We've moved! The new address is http://www.henriettes-herb.com - update your links and bookmarks!

Character encoding woes

Blog categories:

Just in case somebody else has problems with this ...

It's mysql 4.x, mysql 5, knoda, php, utf-8 and latin-1 (which is also called iso-8859-1). And what it really spells is trouble.

I've switched my database from paradox 8 (running under win4lin on suse 9.1) to mysql and knoda 0.8.2 (running on suse 10.1). Knoda rocks.

(If you want the latest version of knoda to run on Suse 10.1, don't try to install from source - go for the opensuse backports repository instead, and install both hk_classes and knoda from the supplied rpm files. Trust me on this, it'll save you hours of "bloody, it needs that too?" - and you'll end up with an install which still won't work properly.)

So I did one last transfer of the data from paradox to mysql 4.0.15 on suse, on the old machine. I used sqlyog for the transfer, which is nice - but my 10 MB database (on mysql) takes hours to transfer over. (... granted, it's 200 MB on paradox.)
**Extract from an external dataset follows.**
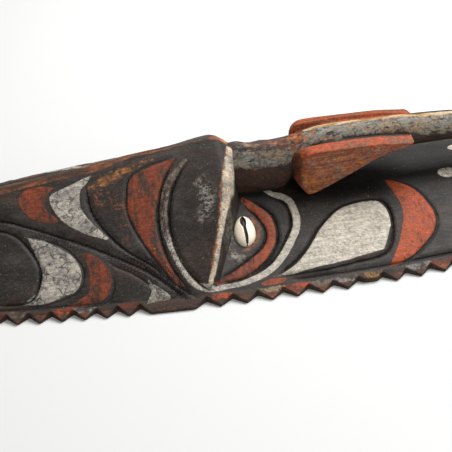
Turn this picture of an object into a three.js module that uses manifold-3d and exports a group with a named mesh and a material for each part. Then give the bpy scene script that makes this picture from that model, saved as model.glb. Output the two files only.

Next I did a myqsldump on localhost (on the old machine) and ftp'd the file to henriettesherbal.com, after which I ran "mysql -u user -p database " to get the dump onto that mysql server. Which is version 4.1.14 or so. (The mysql client on dreamhost is 5.0.16, or so). The new data is not accessible by world + dog: this particular update isn't done yet, as in, the 700+ new pics that I have in the database aren't online yet.

Then I did another mysqldump, cos 4.1.14 does the character transformation from mysql 4.0 to 4.1 rather nicely.

That latter datadump landed on the laptop, which runs, wait for it, mysql server 5.0.18.

Mysql 4.x to mysql 5.0 troubles

There are problems when you convert things from mysql 4 to mysql 5. Or there are if you use fancy things like åäö, or ç, or ñ, in your text.

As in, while my php scripts showed the lot as åäö, or ç, and ñ, knoda showed pretty squares.

It's extremely difficult to update a database if you cannot use your local letters. You can try it out yourself even if you're working in English: just try to copy-paste a different square of your choice for each of "a" "e" "i" "o" and "u", when entering data. (Or "ä" "ö" "å" "ü" and, say, "á", which hits rather closer to home: those are all used frequently in my plant name database.) It's undoable, for all practical purposes.

A fix

So I dove into the documentation and checked what was set where and how (thanks to Kristian Köhntopp for this hint):

laptop, mysql 5.0.18:
mysql> show variables like "character_set_%";
| Variable_name | Value |
| character_set_client | latin1 |
| character_set_connection | latin1 |
| character_set_database | latin1 |
| character_set_results | latin1 |
| character_set_server | utf8 |
| character_set_system | utf8 |
| character_sets_dir | irrelevant |

dreamhost, mysql 4.1.16, and old machine, mysql 4.0.15:
same, but character_set_server was latin1.

So I ran this:
mysql> set character_set_server='latin1';
on the laptop, and knoda was all hunky dory. Woot!

System character encoding

There's more to it that all that. There's also the underlying system's character encoding. Like this:

laptop:~/files/> locale
LANG=en_US.UTF-8

(and the same for the rest of them)

and
dreamhost> locale
LANG=en_US

(and so on for the rest of them).

And, based on that, here's what the output from my php scripts looks like on henriettesherbal.com:

meta http-equiv="Content-Type" content="text/html; charset=iso-8859-1":
... Deu.: Echter Fächer-Ahorn, Japanischer Ahorn. Suom.: japaninvaahtera. Sven.: japansk lönn. Fran.: érable du Japon.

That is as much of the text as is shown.